TASK DETAILS —
Return all of the data exactly as given.

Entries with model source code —
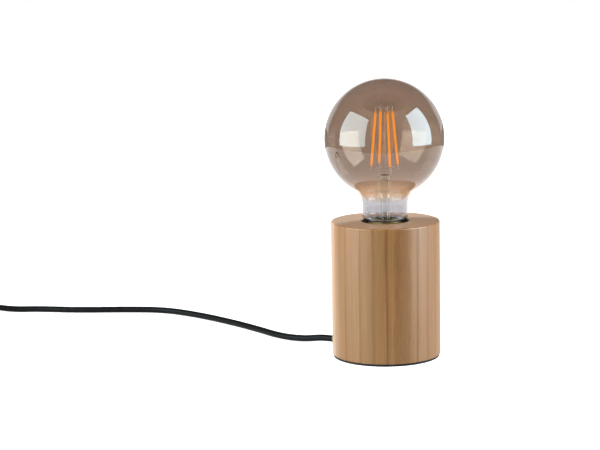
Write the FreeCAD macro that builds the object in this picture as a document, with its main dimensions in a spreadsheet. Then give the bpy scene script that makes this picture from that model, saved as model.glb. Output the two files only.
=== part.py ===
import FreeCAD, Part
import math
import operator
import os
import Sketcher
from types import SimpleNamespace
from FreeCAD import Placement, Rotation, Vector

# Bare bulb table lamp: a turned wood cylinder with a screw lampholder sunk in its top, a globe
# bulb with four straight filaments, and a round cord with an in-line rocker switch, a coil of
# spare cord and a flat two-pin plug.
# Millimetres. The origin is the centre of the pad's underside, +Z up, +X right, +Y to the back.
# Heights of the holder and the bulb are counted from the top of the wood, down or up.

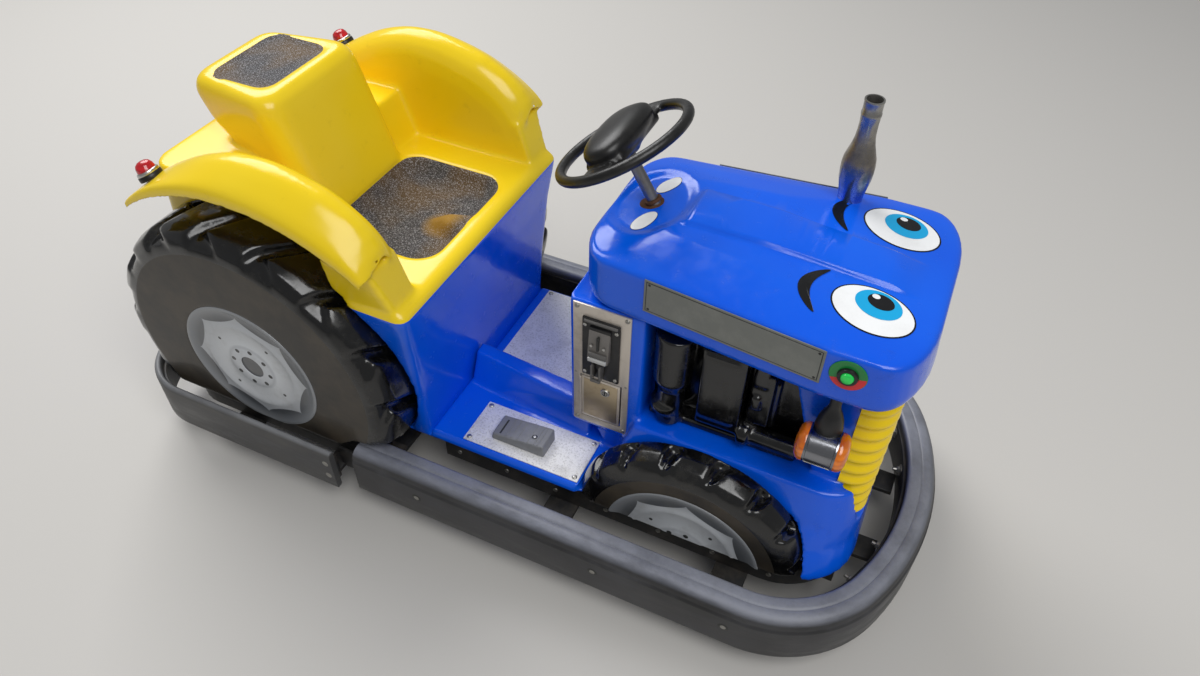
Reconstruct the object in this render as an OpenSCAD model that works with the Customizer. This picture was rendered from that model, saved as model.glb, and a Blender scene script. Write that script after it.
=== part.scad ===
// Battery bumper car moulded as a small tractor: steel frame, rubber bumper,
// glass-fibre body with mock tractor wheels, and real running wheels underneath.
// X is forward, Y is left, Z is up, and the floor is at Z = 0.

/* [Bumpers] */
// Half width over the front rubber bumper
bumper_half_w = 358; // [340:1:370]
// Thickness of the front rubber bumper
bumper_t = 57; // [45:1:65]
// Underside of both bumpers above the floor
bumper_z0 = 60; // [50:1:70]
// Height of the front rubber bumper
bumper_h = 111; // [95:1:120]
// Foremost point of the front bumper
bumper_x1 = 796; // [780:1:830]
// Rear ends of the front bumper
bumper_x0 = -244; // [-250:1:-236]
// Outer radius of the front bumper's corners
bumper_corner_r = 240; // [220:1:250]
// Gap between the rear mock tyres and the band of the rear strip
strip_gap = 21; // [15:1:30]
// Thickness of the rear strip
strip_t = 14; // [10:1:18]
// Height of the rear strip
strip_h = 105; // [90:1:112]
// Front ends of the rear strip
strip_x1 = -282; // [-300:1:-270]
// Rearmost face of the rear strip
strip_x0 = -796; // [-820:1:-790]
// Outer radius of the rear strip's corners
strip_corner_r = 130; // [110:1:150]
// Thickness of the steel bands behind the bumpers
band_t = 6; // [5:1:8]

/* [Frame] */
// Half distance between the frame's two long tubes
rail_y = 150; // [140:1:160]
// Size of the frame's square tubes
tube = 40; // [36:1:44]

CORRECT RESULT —
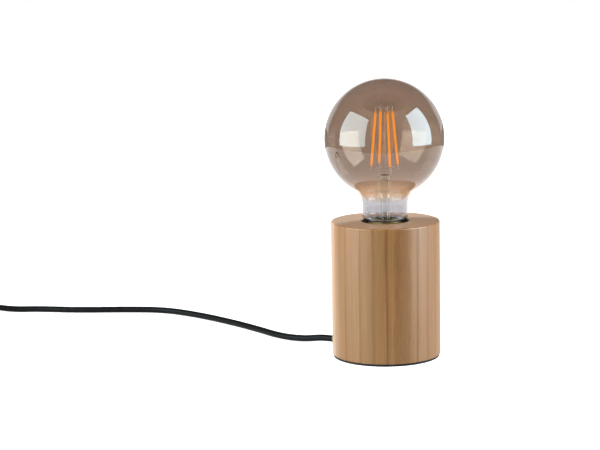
Write the FreeCAD macro that builds the object in this picture as a document, with its main dimensions in a spreadsheet. Then give the bpy scene script that makes this picture from that model, saved as model.glb. Output the two files only.
=== part.py ===
import FreeCAD, Part
import math
import operator
import os
import Sketcher
from types import SimpleNamespace
from FreeCAD import Placement, Rotation, Vector

# Bare bulb table lamp: a turned wood cylinder with a screw lampholder sunk in its top, a globe
# bulb with four straight filaments, and a round cord with an in-line rocker switch, a coil of
# spare cord and a flat two-pin plug.
# Millimetres. The origin is the centre of the pad's underside, +Z up, +X right, +Y to the back.
# Heights of the holder and the bulb are counted from the top of the wood, down or up.

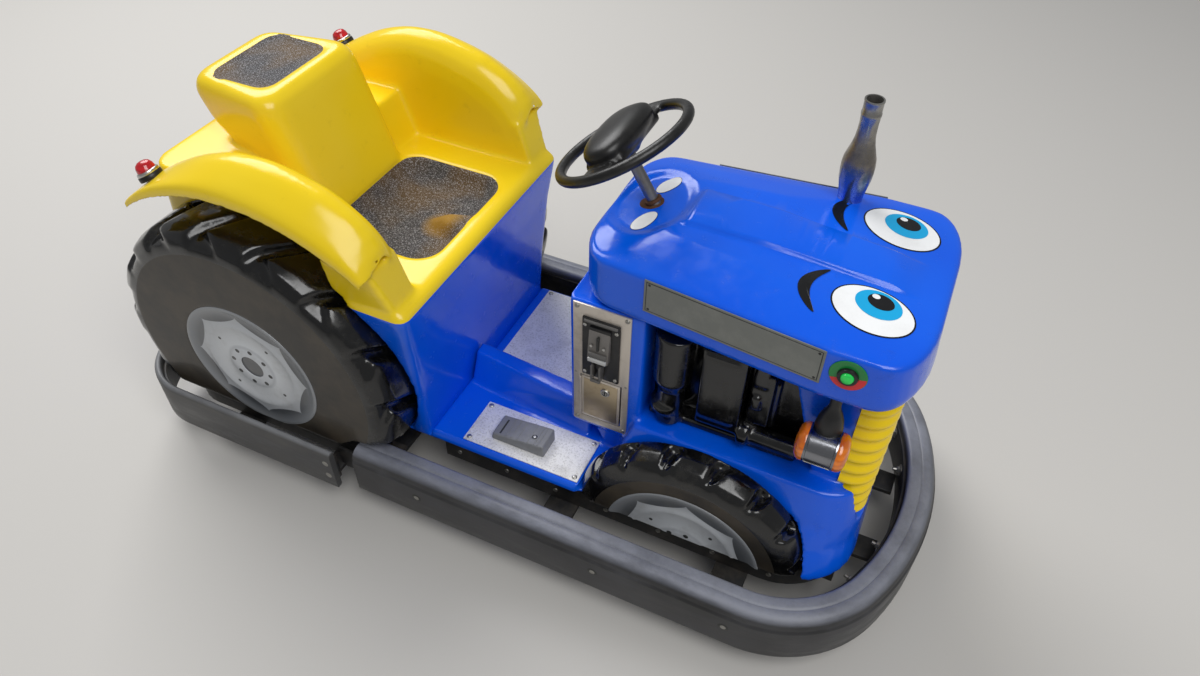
Reconstruct the object in this render as an OpenSCAD model that works with the Customizer. This picture was rendered from that model, saved as model.glb, and a Blender scene script. Write that script after it.
=== part.scad ===
// Battery bumper car moulded as a small tractor: steel frame, rubber bumper,
// glass-fibre body with mock tractor wheels, and real running wheels underneath.
// X is forward, Y is left, Z is up, and the floor is at Z = 0.

/* [Bumpers] */
// Half width over the front rubber bumper
bumper_half_w = 358; // [340:1:370]
// Thickness of the front rubber bumper
bumper_t = 57; // [45:1:65]
// Underside of both bumpers above the floor
bumper_z0 = 60; // [50:1:70]
// Height of the front rubber bumper
bumper_h = 111; // [95:1:120]
// Foremost point of the front bumper
bumper_x1 = 796; // [780:1:830]
// Rear ends of the front bumper
bumper_x0 = -244; // [-250:1:-236]
// Outer radius of the front bumper's corners
bumper_corner_r = 240; // [220:1:250]
// Gap between the rear mock tyres and the band of the rear strip
strip_gap = 21; // [15:1:30]
// Thickness of the rear strip
strip_t = 14; // [10:1:18]
// Height of the rear strip
strip_h = 105; // [90:1:112]
// Front ends of the rear strip
strip_x1 = -282; // [-300:1:-270]
// Rearmost face of the rear strip
strip_x0 = -796; // [-820:1:-790]
// Outer radius of the rear strip's corners
strip_corner_r = 130; // [110:1:150]
// Thickness of the steel bands behind the bumpers
band_t = 6; // [5:1:8]

/* [Frame] */
// Half distance between the frame's two long tubes
rail_y = 150; // [140:1:160]
// Size of the frame's square tubes
tube = 40; // [36:1:44]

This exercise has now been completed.